PROBLEM DESCRIPTION:
Extract all lines containing "caption".

*-*-*

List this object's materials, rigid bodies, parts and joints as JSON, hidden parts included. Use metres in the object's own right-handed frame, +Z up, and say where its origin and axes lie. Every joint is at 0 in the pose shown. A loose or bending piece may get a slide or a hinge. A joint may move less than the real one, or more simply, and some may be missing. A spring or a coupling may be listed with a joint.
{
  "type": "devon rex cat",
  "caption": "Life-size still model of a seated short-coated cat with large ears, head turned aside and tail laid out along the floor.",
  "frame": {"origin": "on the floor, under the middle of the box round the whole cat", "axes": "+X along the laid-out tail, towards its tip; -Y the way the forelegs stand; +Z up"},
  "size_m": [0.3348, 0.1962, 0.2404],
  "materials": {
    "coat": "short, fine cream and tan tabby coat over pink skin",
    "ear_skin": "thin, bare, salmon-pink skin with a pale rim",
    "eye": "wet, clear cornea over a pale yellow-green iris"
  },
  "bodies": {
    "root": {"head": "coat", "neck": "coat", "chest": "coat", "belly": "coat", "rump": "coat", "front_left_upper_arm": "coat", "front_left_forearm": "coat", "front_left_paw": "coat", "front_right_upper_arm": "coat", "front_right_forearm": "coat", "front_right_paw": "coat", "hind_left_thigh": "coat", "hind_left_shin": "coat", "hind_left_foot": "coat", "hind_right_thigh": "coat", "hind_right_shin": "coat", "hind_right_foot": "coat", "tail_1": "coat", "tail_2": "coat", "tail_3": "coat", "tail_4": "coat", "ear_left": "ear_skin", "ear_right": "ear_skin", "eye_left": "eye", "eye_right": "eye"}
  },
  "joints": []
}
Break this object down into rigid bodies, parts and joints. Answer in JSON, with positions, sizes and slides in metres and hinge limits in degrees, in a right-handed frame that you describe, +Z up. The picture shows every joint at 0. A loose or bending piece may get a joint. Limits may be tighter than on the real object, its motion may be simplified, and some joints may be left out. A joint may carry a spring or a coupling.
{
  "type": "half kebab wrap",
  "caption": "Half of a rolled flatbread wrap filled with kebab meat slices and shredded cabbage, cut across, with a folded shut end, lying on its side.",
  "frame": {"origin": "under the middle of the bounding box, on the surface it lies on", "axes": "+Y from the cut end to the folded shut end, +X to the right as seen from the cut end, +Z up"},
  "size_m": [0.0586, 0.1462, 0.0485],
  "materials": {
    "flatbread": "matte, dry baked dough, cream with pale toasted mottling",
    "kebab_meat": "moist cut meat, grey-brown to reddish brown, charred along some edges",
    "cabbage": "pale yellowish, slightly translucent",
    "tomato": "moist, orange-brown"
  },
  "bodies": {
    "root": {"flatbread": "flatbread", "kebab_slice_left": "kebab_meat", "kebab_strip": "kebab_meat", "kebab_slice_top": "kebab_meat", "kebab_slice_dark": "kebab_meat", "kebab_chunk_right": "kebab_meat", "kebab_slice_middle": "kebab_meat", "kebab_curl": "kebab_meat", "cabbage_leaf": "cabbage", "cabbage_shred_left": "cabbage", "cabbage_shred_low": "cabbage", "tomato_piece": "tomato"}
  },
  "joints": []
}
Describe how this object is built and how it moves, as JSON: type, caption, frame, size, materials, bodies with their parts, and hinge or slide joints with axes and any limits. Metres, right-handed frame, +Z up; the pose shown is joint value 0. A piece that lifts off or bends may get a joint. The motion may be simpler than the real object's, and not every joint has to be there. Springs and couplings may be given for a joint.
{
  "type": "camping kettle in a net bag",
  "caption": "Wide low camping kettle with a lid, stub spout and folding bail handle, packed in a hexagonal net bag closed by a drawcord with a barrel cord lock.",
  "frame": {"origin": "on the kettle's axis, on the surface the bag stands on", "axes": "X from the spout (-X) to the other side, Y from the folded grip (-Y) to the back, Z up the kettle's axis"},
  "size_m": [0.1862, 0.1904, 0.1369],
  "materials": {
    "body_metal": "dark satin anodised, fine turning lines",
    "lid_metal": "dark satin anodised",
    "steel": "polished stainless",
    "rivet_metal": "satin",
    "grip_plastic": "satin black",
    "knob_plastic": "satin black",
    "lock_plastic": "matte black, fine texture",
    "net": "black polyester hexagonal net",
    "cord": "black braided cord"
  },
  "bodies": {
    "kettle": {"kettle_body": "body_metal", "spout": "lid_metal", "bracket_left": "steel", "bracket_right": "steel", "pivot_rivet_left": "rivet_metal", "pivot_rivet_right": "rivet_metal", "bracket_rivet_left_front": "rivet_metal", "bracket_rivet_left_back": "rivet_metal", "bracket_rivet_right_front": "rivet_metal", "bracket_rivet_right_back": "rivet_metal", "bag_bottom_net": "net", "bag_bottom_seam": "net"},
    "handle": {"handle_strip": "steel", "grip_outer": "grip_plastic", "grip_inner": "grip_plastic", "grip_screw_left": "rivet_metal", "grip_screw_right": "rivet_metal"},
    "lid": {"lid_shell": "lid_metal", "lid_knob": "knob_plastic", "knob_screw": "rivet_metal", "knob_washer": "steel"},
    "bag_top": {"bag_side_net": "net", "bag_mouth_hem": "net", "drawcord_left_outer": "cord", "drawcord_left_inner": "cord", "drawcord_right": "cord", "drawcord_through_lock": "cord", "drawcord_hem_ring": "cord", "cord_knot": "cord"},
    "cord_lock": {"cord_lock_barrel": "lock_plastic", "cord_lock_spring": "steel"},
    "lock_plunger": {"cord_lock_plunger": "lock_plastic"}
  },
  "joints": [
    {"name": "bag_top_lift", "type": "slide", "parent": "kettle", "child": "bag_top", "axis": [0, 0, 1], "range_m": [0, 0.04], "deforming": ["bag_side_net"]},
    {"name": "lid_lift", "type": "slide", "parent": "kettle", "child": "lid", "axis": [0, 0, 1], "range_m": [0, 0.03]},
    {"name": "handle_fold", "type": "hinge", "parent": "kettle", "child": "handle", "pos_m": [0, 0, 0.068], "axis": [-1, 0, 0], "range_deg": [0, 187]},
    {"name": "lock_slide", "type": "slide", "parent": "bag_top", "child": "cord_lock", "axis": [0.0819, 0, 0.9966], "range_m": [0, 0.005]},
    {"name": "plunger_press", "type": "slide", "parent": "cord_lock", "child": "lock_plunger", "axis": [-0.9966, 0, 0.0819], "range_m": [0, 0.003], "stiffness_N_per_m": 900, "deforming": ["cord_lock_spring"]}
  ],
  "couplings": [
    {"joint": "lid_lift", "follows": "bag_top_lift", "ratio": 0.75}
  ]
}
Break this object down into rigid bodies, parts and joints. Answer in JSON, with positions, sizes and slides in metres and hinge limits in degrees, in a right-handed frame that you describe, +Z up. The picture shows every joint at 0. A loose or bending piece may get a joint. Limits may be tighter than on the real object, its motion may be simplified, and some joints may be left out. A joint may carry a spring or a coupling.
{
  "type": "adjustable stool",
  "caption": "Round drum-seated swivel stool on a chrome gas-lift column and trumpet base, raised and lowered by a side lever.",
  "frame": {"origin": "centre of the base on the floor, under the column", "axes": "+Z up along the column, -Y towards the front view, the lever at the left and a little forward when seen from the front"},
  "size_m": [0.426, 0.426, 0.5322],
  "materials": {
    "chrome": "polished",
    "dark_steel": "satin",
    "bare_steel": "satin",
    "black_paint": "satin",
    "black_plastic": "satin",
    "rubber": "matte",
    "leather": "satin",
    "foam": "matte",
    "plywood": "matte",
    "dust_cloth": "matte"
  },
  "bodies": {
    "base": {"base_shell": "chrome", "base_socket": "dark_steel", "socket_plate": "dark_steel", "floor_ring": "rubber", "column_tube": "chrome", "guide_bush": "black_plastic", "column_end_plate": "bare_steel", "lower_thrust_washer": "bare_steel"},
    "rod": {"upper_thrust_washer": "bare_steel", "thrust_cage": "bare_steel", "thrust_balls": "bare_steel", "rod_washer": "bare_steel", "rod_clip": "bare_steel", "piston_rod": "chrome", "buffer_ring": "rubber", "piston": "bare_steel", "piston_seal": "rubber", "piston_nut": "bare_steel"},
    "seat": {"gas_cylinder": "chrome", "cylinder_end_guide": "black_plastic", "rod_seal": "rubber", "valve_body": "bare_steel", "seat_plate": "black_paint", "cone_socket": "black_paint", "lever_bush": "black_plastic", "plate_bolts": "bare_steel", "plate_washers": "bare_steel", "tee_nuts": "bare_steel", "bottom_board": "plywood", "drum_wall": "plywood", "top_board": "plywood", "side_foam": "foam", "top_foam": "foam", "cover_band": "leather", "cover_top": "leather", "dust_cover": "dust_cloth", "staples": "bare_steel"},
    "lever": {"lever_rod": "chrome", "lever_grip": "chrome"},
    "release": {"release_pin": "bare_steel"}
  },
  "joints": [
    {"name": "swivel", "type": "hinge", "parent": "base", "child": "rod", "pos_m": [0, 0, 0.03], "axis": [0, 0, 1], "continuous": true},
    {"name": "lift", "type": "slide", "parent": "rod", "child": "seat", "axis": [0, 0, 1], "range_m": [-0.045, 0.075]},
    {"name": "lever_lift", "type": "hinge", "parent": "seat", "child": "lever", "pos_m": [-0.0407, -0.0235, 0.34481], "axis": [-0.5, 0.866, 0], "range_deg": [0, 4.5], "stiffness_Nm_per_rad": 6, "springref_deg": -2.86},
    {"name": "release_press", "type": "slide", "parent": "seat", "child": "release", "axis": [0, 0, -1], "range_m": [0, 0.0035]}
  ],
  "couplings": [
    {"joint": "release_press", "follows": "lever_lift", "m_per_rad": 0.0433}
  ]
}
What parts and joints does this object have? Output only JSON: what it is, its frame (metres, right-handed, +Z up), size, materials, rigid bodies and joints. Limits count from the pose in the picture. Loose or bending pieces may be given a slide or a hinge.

*-*-*

OUTPUT:
  "caption": "Life-size still model of a seated short-coated cat with large ears, head turned aside and tail laid out along the floor.",
  "caption": "Half of a rolled flatbread wrap filled with kebab meat slices and shredded cabbage, cut across, with a folded shut end, lying on its side.",
Describe how this object is built and how it moves, as JSON: type, caption, frame, size, materials, bodies with their parts, and hinge or slide joints with axes and any limits. Metres, right-handed frame, +Z up; the pose shown is joint value 0. A piece that lifts off or bends may get a joint. The motion may be simpler than the real object's, and not every joint has to be there. Springs and couplings may be given for a joint.
  "caption": "Wide low camping kettle with a lid, stub spout and folding bail handle, packed in a hexagonal net bag closed by a drawcord with a barrel cord lock.",
  "caption": "Round drum-seated swivel stool on a chrome gas-lift column and trumpet base, raised and lowered by a side lever.",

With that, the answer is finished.